Programs & Funding

  • OHFA's Board from the 1980s

HOME Program and Community Housing Development Organizations

The State of Ohio receives a yearly allocation of HOME funds from the Department of Housing and Urban Development. Fifteen percent of those funds must be "set-aside" to be awarded to CHDOs to develop housing. The Ohio Housing Finance Agency (OHFA) administers this program, and distributes the set-aside for the State of Ohio through its Housing Tax Credit (HTC) program in the form of gap financing for HTC developments.

Housing Development Assistance Programs

The Housing Development Assistance programs (HDAP) assist with the costs of developing or preserving affordable housing. Programs are funded by the Federal HOME Investment Partnership Program (HOME) and the Ohio Housing Trust Fund (OHTF). Awarded as soft funding, HDAP resources enable developers and owners of affordable housing to serve households at or below 50 percent of Area Median Income (AMI).

Housing Development Loan Program

The Housing Development Loan (HDL) program provides short-term, low interest loans to developers who have an award of housing credits through either the competitive (9 percent) Housing Tax Credit Round or the Bond Gap Financing (BGF) round.

Housing Tax Credit Program

The HTC program is a tax incentive program designed to increase the supply of quality, affordable rental housing by helping developers offset the costs of rental housing developments for individuals with low- to moderate-income. This program has been the largest driver of the production of new affordable housing in the state and nation over the past several years. Since 1987, OHFA has used the HTC Program to facilitate the development of over 100,000 affordable rental housing units in Ohio.

Developers constructing or rehabilitating affordable housing statewide may apply for an allocation of competitive or non-competitive housing tax credits. Due to the demand for competitive credits, OHFA typically funds only 25-30% of all applications submitted.

Multifamily Bond Program

The Multifamily Bond program provides lower-cost debt financing for the acquisition, construction, and substantial rehabilitation of multifamily housing and single-family housing for low- and moderate-income residents through the issuance of tax exempt mortgage revenue bonds. The program can be effective as a sole financial resource, or combined with non-competitive or 4 percent housing tax credits. Because of the costs of issuing bonds, the Multifamily Bond program is most appropriate for developments that are larger in scale, including 100 or more units.

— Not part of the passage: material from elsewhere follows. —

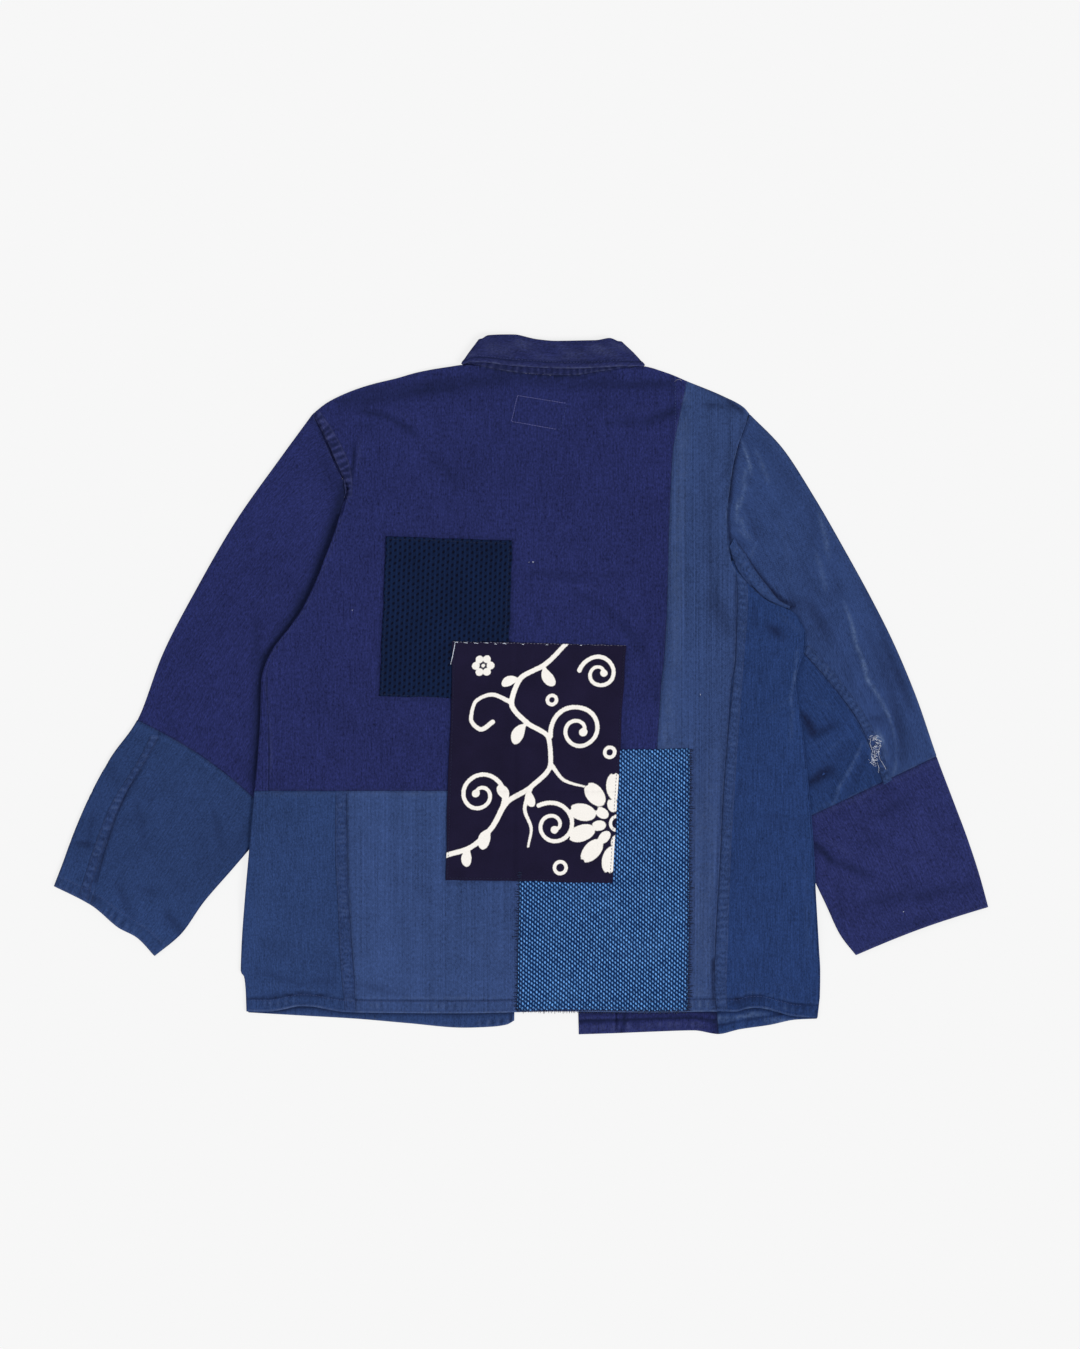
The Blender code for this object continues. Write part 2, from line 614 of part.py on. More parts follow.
# ---------------------------------------------------------------- the collar
def build_collar():
    low, high, half = 1.4, 5.3, 0.8
    mid_z, radius = (low + high) / 2, (high - low) / 2
    fall, stand = [], []

    def station(roll, edge, neck, z, normal):
        out = (roll - edge).normalized()
        R = Vector((roll.x, roll.y, z))
        E = Vector((edge.x, edge.y, z))
        K = Vector((neck.x, neck.y, z))
        o3 = Vector((out.x, out.y, 0))
        line = [E + normal * half, (E + R) / 2 + normal * half]
        for k in range(4):
            a = math.pi * k / 3
            line.append(R + normal * half * math.cos(a) + o3 * half * math.sin(a))
        # the fall turns over the roll line and meets the stand just inside it
        inside = R - o3 * 3 - normal * half
        line.append(inside)
        fall.append(line)
        stand.append([inside, (inside + K - normal * half) / 2, K - normal * half])

    for a, b in zip(COLLAR, COLLAR[1:] + [None]):
        V = [Vector((a[k + "_x"], a[k + "_y"])) for k in ("roll", "edge", "neck")]
        z = high if a["side"] > 0 else low
        station(*V, z, Vector((0, 0, 1 if a["side"] > 0 else -1)))
        if b and b["side"] != a["side"]:
            # the crease where the collar turns from below to above, or back
            line = (V[0] - V[1]).normalized()
            out = Vector((-line.y, line.x)) if V[0].x < 30 else Vector((line.y, -line.x))
            start = math.pi if a["side"] < 0 else 0
            end = math.pi - start
            for k in range(1, 4):
                t = start + (end - start) * k / 4
                shift = out * radius * math.sin(t)
                n = Vector((out.x * math.sin(t), out.y * math.sin(t), math.cos(t)))
                station(*[v + shift for v in V], mid_z + radius * math.cos(t), n)
    wall("collar_fall", fall, "cotton_purple")
    wall("collar_stand", stand, "cotton_purple")


# --------------------------------------------------------------- the patches
def split(faces, a, b):
    """Cut convex plan polygons along the line a-b, keeping both sides."""
    out = []
    nx, ny = b[1] - a[1], -(b[0] - a[0])
    length = math.hypot(nx, ny)
    nx, ny = nx / length, ny / length
    for f in faces:
        d = [(p[0] - a[0]) * nx + (p[1] - a[1]) * ny for p in f]
        if max(d) < 0.05 or min(d) > -0.05:
            out.append((f, sum(d) > 0))
            continue
        pos, neg = [], []
        for k in range(len(f)):
            p, q, dp, dq = f[k], f[(k + 1) % len(f)], d[k], d[(k + 1) % len(f)]
            near = abs(dp) < 1e-6
            if dp >= 0 or near:
                pos.append(p)
            if dp <= 0 or near:
                neg.append(p)
            if dp * dq < 0 and not near and abs(dq) >= 1e-6:
                t = dp / (dp - dq)
                m = tuple(u + (v - u) * t for u, v in zip(p, q))
                pos.append(m)
                neg.append(m)
        if len(pos) > 2:
            out.append((pos, True))
        if len(neg) > 2:
            out.append((neg, False))
    return out


def edges_of(quad, grow):
    """The quad's edges moved out by `grow`, with its inside on the left."""
    cx, cy = sum(p[0] for p in quad) / 4, sum(p[1] for p in quad) / 4
    res = []
    for k in range(4):
        a, b = quad[k], quad[(k + 1) % 4]
        nx, ny = b[1] - a[1], -(b[0] - a[0])
        length = math.hypot(nx, ny)
        nx, ny = nx / length, ny / length
        if (cx - a[0]) * nx + (cy - a[1]) * ny > 0:
            nx, ny = -nx, -ny
        A = (a[0] + nx * grow, a[1] + ny * grow)
        B = (b[0] + nx * grow, b[1] + ny * grow)
        res.append((A, B, (nx, ny)))
    return res


def quad_dist(p, quad):
    return max((p[0] - A[0]) * n[0] + (p[1] - A[1]) * n[1] for A, B, n in edges_of(quad, 0))


def cuts_quad(a, b, quad):
    side = [(b[0] - a[0]) * (q[1] - a[1]) - (b[1] - a[1]) * (q[0] - a[0]) for q in quad]
    return min(side) < 0 < max(side)


def build_patch(name, quad, slot, over=()):
    """A patch cut from the back layer's own facets and moved up."""
    tris = []
    for i in range(len(BACK) - 1):
        for j in range(COL["seam"], COL["side"]):
            a, b, c, d = (tuple(back_mid(*k)) for k in
                          ((i, j), (i, j + 1), (i + 1, j + 1), (i + 1, j)))
            tris += [[a, b, c], [a, c, d]]
    lo = [min(p[k] for p in quad) - 1 for k in (0, 1)]
    hi = [max(p[k] for p in quad) + 1 for k in (0, 1)]
    tris = [t for t in tris if all(min(p[k] for p in t) < hi[k] and max(p[k] for p in t) > lo[k]
                                   for k in (0, 1))]
    for A, B, n in edges_of(quad, 0):
        keep = []
        for f, side in split(tris, A, B):
            cx, cy = sum(p[0] for p in f) / len(f), sum(p[1] for p in f) / len(f)
            if (cx - A[0]) * n[0] + (cy - A[1]) * n[1] < 0:
                keep.append(f)
        tris = keep
    for other in over:
        for grow in (1.2, 11.0):
            for A, B, n in edges_of(other, grow):
                if cuts_quad(A, B, quad):
                    tris = [f for f, side in split(tris, A, B)]
    index, verts = {}, []

    def vid(p):
        key = (round(p[0], 2), round(p[1], 2))
        if key not in index:
            index[key] = len(verts)
            rise = WALL / 2 + REST + PATCH / 2
            for other in over:
                d = quad_dist(p, other)
                rise = max(rise, WALL / 2 + REST + PATCH / 2 + (PATCH + REST)
                           * max(0, min(1, (11.0 - d) / 9.8)))
            verts.append(Vector((p[0], p[1], p[2] + rise)))
        return index[key]

    cells = []
    for f in tris:
        ids = []
        for p in f:
            v = vid(p)
            if v not in ids:
                ids.append(v)
        for k in range(1, len(ids) - 1):
            cells.append((ids[0], ids[k], ids[k + 1]))
    faces, edges = [], {}
    n = len(verts)
    up = Vector((0, 0, PATCH / 2))
    for a, b, c in cells:
        faces += [(a, b, c), (a + n, c + n, b + n)]
        for e in ((a, b), (b, c), (c, a)):
            edges[e] = True
    for a, b in edges:
        if (b, a) not in edges:
            faces += [(a, a + n, b + n), (a, b + n, b)]
    make(name, [v + up for v in verts] + [v - up for v in verts], faces, slot)


def main():
    for ob in list(bpy.data.objects):
        bpy.data.objects.remove(ob)
    build_body()
    build_left_sleeve()
    build_right_sleeve()
    build_collar()
    build_patch("patch_knit", KNIT, "knit_navy")
    build_patch("patch_basket", BASKET, "basket_indigo")
    build_patch("patch_print", PRINT, "print_navy", over=(KNIT, BASKET))


main()
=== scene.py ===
import bpy
import json
import math
import numpy as np
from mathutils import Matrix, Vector
from mathutils.bvhtree import BVHTree

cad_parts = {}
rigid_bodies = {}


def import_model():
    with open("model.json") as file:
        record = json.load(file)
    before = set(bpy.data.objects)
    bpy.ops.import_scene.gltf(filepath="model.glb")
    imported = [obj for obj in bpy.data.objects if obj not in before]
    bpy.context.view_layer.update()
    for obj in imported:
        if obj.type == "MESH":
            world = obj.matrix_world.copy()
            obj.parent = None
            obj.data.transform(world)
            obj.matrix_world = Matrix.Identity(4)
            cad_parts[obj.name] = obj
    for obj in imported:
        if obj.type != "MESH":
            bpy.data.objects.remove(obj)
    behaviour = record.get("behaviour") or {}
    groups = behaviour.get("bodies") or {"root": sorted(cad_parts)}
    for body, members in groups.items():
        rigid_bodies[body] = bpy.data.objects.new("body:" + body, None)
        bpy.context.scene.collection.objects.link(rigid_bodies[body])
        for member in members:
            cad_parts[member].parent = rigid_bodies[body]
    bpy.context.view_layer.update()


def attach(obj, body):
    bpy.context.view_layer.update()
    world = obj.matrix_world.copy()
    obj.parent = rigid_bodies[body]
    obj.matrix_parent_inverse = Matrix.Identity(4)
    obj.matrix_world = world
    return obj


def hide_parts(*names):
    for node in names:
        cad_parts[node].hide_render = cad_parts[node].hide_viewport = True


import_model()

# Sizes in millimetres, in the jacket's own frame before ORIGIN is taken off.
MM = 0.001
WALL, PATCH, REST = 1.2, 1.0, 0.35
LIFT, COLLAR_LIFT = 3.6, 1.6
AIR, SIDE_AIR, SHOULDER_AIR, NECK_AIR, HEM_AIR = 3.0, 1.2, 0.3, 1.1, 0.6
PLACKET = 2.3
ORIGIN = (-0.6, -0.4)
BUTTON_Y = (222.0, 117.0, 12.0, -93.0, -198.0)
CLOTH = 1.1           # thickness of the thin shells
STEP = 3.0            # grid on the cloth that shows from above
STEP_LOW = 7.0        # grid on the hidden layer
CREASE_HIGH = 1.35     # all creases, against the heights in their table
# scale of the painted shade and highlight that the creases put in the colour
CREASE_TINT = 1.25


def rows(columns, *data):
    return {c: np.array([r[k] for r in data], float) for k, c in enumerate(columns)}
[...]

Multifamily Lending Program

The Multifamily Lending program is designed to provide permanent financing, otherwise unavailable in the private market, for 20 affordable rental housing projects a year consisting of approximately 1,000 total units over state fiscal years (FY) 2015-17. There are three loan categories under MLP: New Housing Credit MLP Loans, Preservation MLP Loans and Choice MLP loans.

National Housing Trust Fund Program

The National Housing Trust Fund was established as a provision of the Housing and Economic Recovery Act of 2008, which was signed into law by President George W. Bush. Once capitalized, the trust fund will provide funds to build, preserve, and rehabilitate rental homes that are affordable for extremely and very low income households. Once HUD publishes the formula allocation amounts, the State of Ohio will be tasked with development of an allocation plan that will be linked to the State Consolidated Plan. HUD has encouraged states to begin planning and soliciting input from constituents.

Ohio Section 811 Program

The Ohio Housing Finance Agency (OHFA), Ohio Department of Medicaid (ODM), Ohio Department of Developmental Disabilities (DODD), and the Ohio Department of Mental Health and Addiction Services (OhioMHAS) are collaborating to implement the Ohio Section 811 program designed to serve approximately 485 households throughout the state.

The purpose of this program, as authorized under the Frank Melville Supportive Housing Investment Act of 2010, is to allow households composed of one or more persons with a disability, who are at least 18 but less than 62 years of age and are extremely low income, to live as independently as possible by subsidizing rental housing opportunities and providing access to supportive services.